Researchers Develop Assay to Help Identify New Pain Medication Candidates

Scientists at the Scripps Research Institute (TSRI) in Jupiter, Florida, have developed a test that will help scientists identify new drug candidates for treating pain that have fewer side effects, like addiction. The study conducted by scientists in Scott Hansen’s lab at TSRI was recently published in Cell Reports.

Neurological drugs, like painkillers, are notoriously messy. They bind to targets throughout the brain and produce myriad undesirable side effects. One reason for this is that the tests, or assays, that researchers use to identify how molecules interact with certain receptors have been difficult to apply to ion channels, a type of structure that drives brain function. The Hansen Lab has overcome this limitation by developing an assay that will allow scientists to screen an ion channel, TREK-1, that is known to be involved in pain. 

Ion channels are proteins situated in the membrane of a cell. When they open, they allow ions to flow into or out of the cell, altering the cell’s electrical charge and, ultimately, its behavior. While most scientists agree that lipids inside the cell’s membrane have important roles in the cell’s function, the interactions between lipids and ion channels have been difficult to study due to a lack of applicable assays. 

“There’s this mystery about membranes and lipids,” said Scott Hansen, associate professor of molecular medicine at TSRI. “We’ve known that they are important regulators and potential targets [for drugs], and there just really wasn't an assay to screen them at the level needed.”

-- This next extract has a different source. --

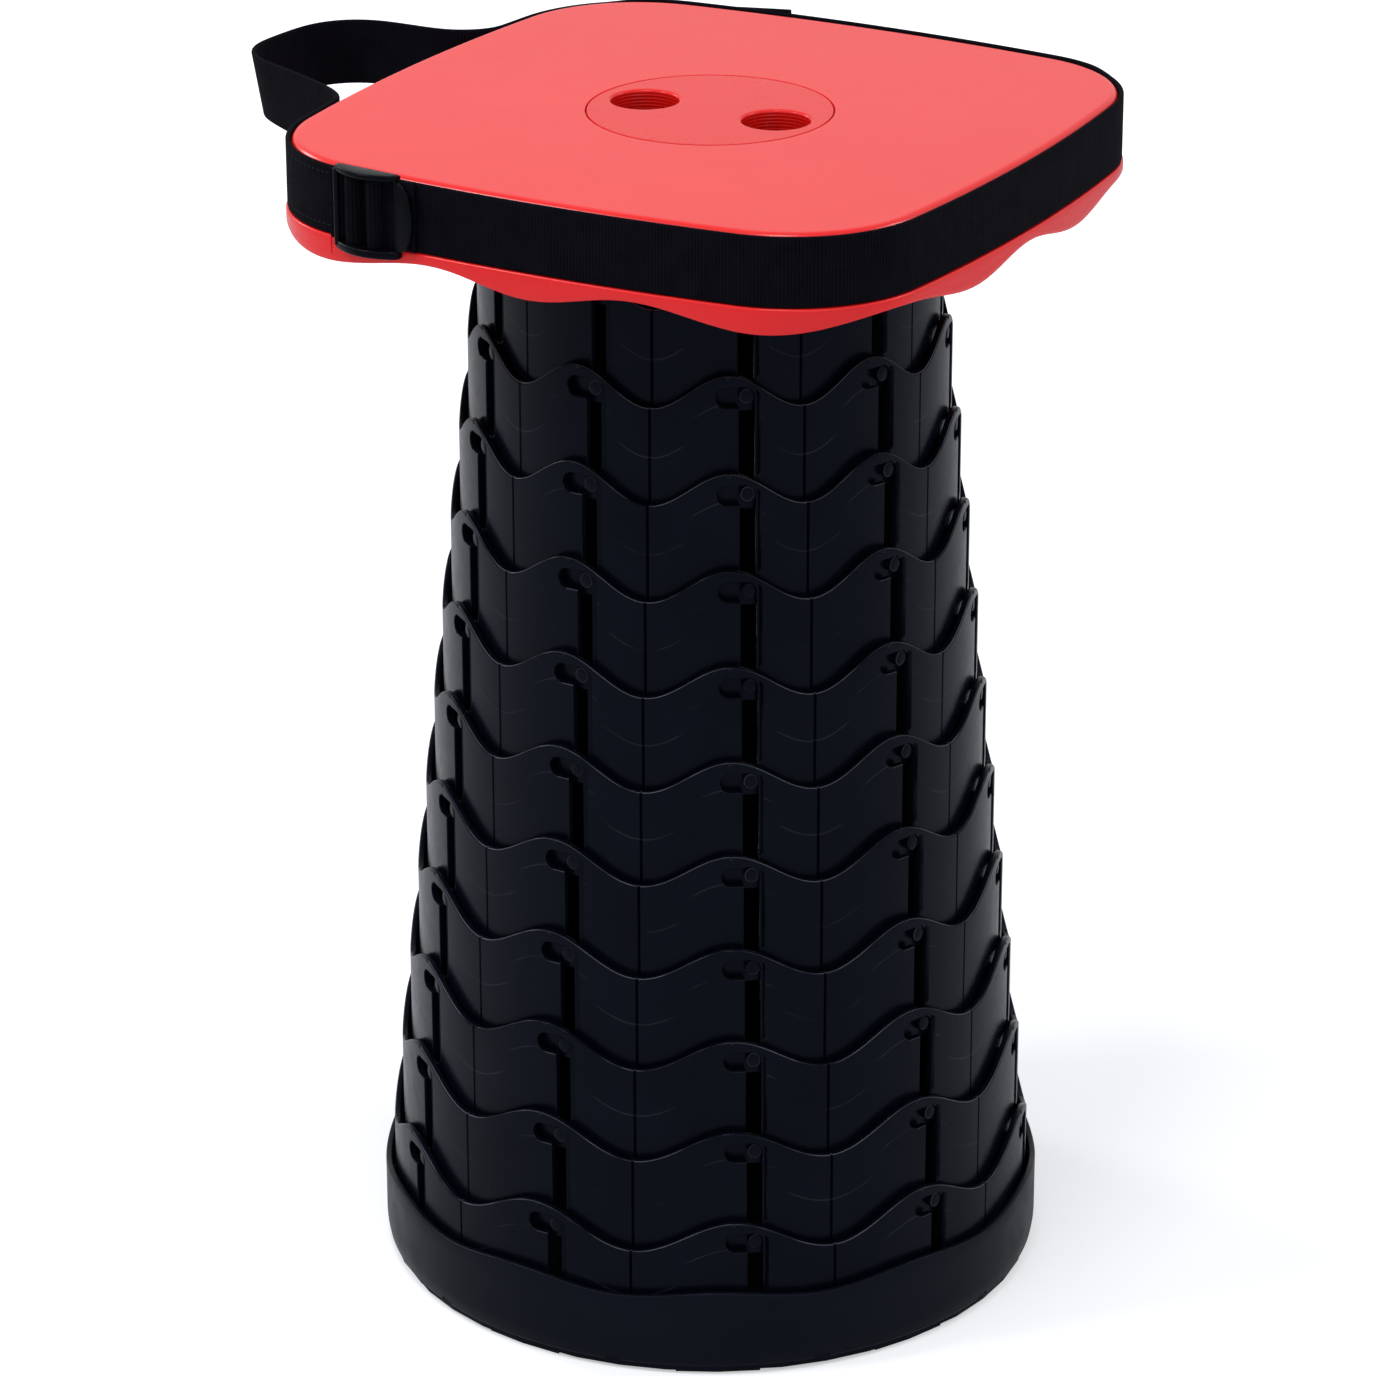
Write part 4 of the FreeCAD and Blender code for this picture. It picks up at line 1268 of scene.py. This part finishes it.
makePiece("base_shell_moulding", baseShellParts(), "base", baseBlack, ("base_shell",))
for nodeName, material in (("base_floor", baseBlack), ("base_feet", footRubber)):
    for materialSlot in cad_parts[nodeName].material_slots:
        materialSlot.material = material
print("base made")


# Stage, in metres: a white floor and world, a camera where the photograph was taken, and soft lamps
stageStyle = {
    "cameraPlace": (0.934, -1.668, 1.008),
    "cameraTurn": (67.25, 0.03, 29.24),
    "sensor": 36.0,
    "lens": 143.4,
    "shift": (-0.0159, 0.0318),
    "worldLevel": 0.47,
    "reflectedLevel": 0.55,
    "floorReach": 9.0,
    "floorTint": (0.77, 0.795, 0.85),
    "floorLevel": 0.42,
    "floorFade": (0.7, 2.6),
    "lamps": {  # place, target, size and power
        "keyLamp": ((-1.1, -1.0, 1.9), (0, 0, 0.3), 0.36, 12.5),
        "topLamp": ((0.1, -0.55, 2.3), (0, 0, 0.3), 0.36, 10.5),
        "fillLamp": ((1.6, -1.3, 1.2), (0, 0, 0.25), 1.2, 5.0),
        "leftLamp": ((-1.7, 0.15, 1.2), (0, 0, 0.3), 0.4, 6.5),
        "backLamp": ((1.3, 1.0, 1.7), (0, 0, 0.3), 0.6, 7.0),
    },
}


def makeFloor():
    # A wide plain floor; seen by the camera it is white, with the stool's shadow on it
    reach = stageStyle["floorReach"]
    corners = [(-reach, -reach, 0), (reach, -reach, 0), (reach, reach, 0), (-reach, reach, 0)]
    mesh = bpy.data.meshes.new("studioFloor")
    mesh.from_pydata(corners, [], [(0, 1, 2, 3)])
    floor = bpy.data.objects.new("studio_floor", mesh)
    bpy.context.scene.collection.objects.link(floor)
    material, tree = newMaterial("studioFloorWhite")
    paint = addNode(tree, "ShaderNodeBsdfDiffuse", {"Color": (*stageStyle["floorTint"], 1)})
    # The glow grows away from the stool, so that the floor meets the white background
    place = addNode(tree, "ShaderNodeTexCoord").outputs["Object"]
    away = addNode(tree, "ShaderNodeVectorMath", {0: place}, operation="LENGTH").outputs["Value"]
    fade = remapped(tree, away, stageStyle["floorFade"], (stageStyle["floorLevel"], 1.0))
    seen = addNode(tree, "ShaderNodeLightPath").outputs["Is Camera Ray"]
    level = calculated(tree, "MULTIPLY", seen, fade)
    glow = addNode(tree, "ShaderNodeEmission", {"Color": (*white, 1), "Strength": level})
    both = addNode(tree, "ShaderNodeAddShader", {0: paint.outputs[0], 1: glow.outputs[0]})
    addNode(tree, "ShaderNodeOutputMaterial", {"Surface": both.outputs[0]})
    mesh.materials.append(material)


def makeWorld():
    # White where it is seen, bright where it is reflected, and a plain soft light elsewhere
    world = bpy.data.worlds.new("studioWorld")
    world.use_nodes = True
    tree = world.node_tree
    tree.nodes.clear()
    path = addNode(tree, "ShaderNodeLightPath").outputs
    reflected = calculated(tree, "MULTIPLY", path["Is Glossy Ray"], stageStyle["reflectedLevel"])
    seen = calculated(tree, "MAXIMUM", path["Is Camera Ray"], reflected)
    shown = calculated(tree, "MAXIMUM", seen, path["Is Transmission Ray"])
    level = remapped(tree, shown, full, (stageStyle["worldLevel"], 1.0))
    background = addNode(tree, "ShaderNodeBackground", {"Color": (*white, 1), "Strength": level})
    addNode(tree, "ShaderNodeOutputWorld", {"Surface": background.outputs[0]})
    bpy.context.scene.world = world


def makeLamp(name, place, target, size, power):
    # A square soft lamp that faces its target
    data = bpy.data.lights.new(name, "AREA")
    data.size = size
    data.energy = power
    lamp = bpy.data.objects.new(name, data)
    lamp.location = place
    direction = lamp.location - Vector(target)
    lamp.rotation_euler = direction.to_track_quat("Z", "Y").to_euler()
    bpy.context.scene.collection.objects.link(lamp)


def makeCamera():
    # The photograph's place, lens and shift
    data = bpy.data.cameras.new("photoCamera")
    data.sensor_width = stageStyle["sensor"]
    data.lens = stageStyle["lens"]
    data.shift_x, data.shift_y = stageStyle["shift"]
    data.clip_end = 100.0
    camera = bpy.data.objects.new("photo_camera", data)
    camera.location = stageStyle["cameraPlace"]
    camera.rotation_euler = [math.radians(angle) for angle in stageStyle["cameraTurn"]]
    bpy.context.scene.collection.objects.link(camera)
    bpy.context.scene.camera = camera


makeFloor()
makeWorld()
for lampName, lampValues in stageStyle["lamps"].items():
    makeLamp(lampName, *lampValues)
makeCamera()
bpy.context.scene.view_settings.view_transform = "Standard"
print("stage made")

In order to conduct a high-throughput assay, scientists need to isolate the channels by solubilizing the environments surrounding them. Ion channels are found in the lipid membrane, which unfortunately is not soluble. Hansen explained that they’re like a clump of fat that won’t go down the sink when you’re trying to do your dishes.

Fortunately, Hansen and his team realized that like fat, once the lipid membrane could be broken up and solubilized with a little detergent, the channel could be used in a soluble assay. The team used the strategy in this study to show that a lipid called PIP2, which was thought to agonize the channel, is actually antagonizing—or blocking—it.

Next, the assay will be advanced to drug discovery and used to screen for possible drug candidates that will act on the receptor and may be useful in managing pain. TSRI is known for its pharmaceutical-grade drug-screening capabilities, and the technique is likely to be applicable for screening other ion channels.

In addition, the study provided evidence that these channels can be opened and closed by lipids, like PIP2. Scientists have long known that some ion channels are controlled by neurotransmitters binding to the membrane structure (ligand-gated ion channels). Hansen and his team have recently proposed one more way these channels are controlled. Lipids, which float throughout the lipid membrane itself, can bind to the receptors and cause them to open or close as well. Hansen calls these channels “lipid-gated ion channels.” This aspect of ion channel function opens a whole new set of questions about how our brains work.

In addition to Hansen, three other researchers worked on the study: Lead Researcher Cerrone Cabanos of TSRI, as well as Miao Wang and Xianlin Han of the Sanford Burnham Prebys Medical Discovery Institute in Orlando, Florida.

The work was supported by an NIH Director’s New Innovator Award (1DP2NS087943-01 to S.B.H.).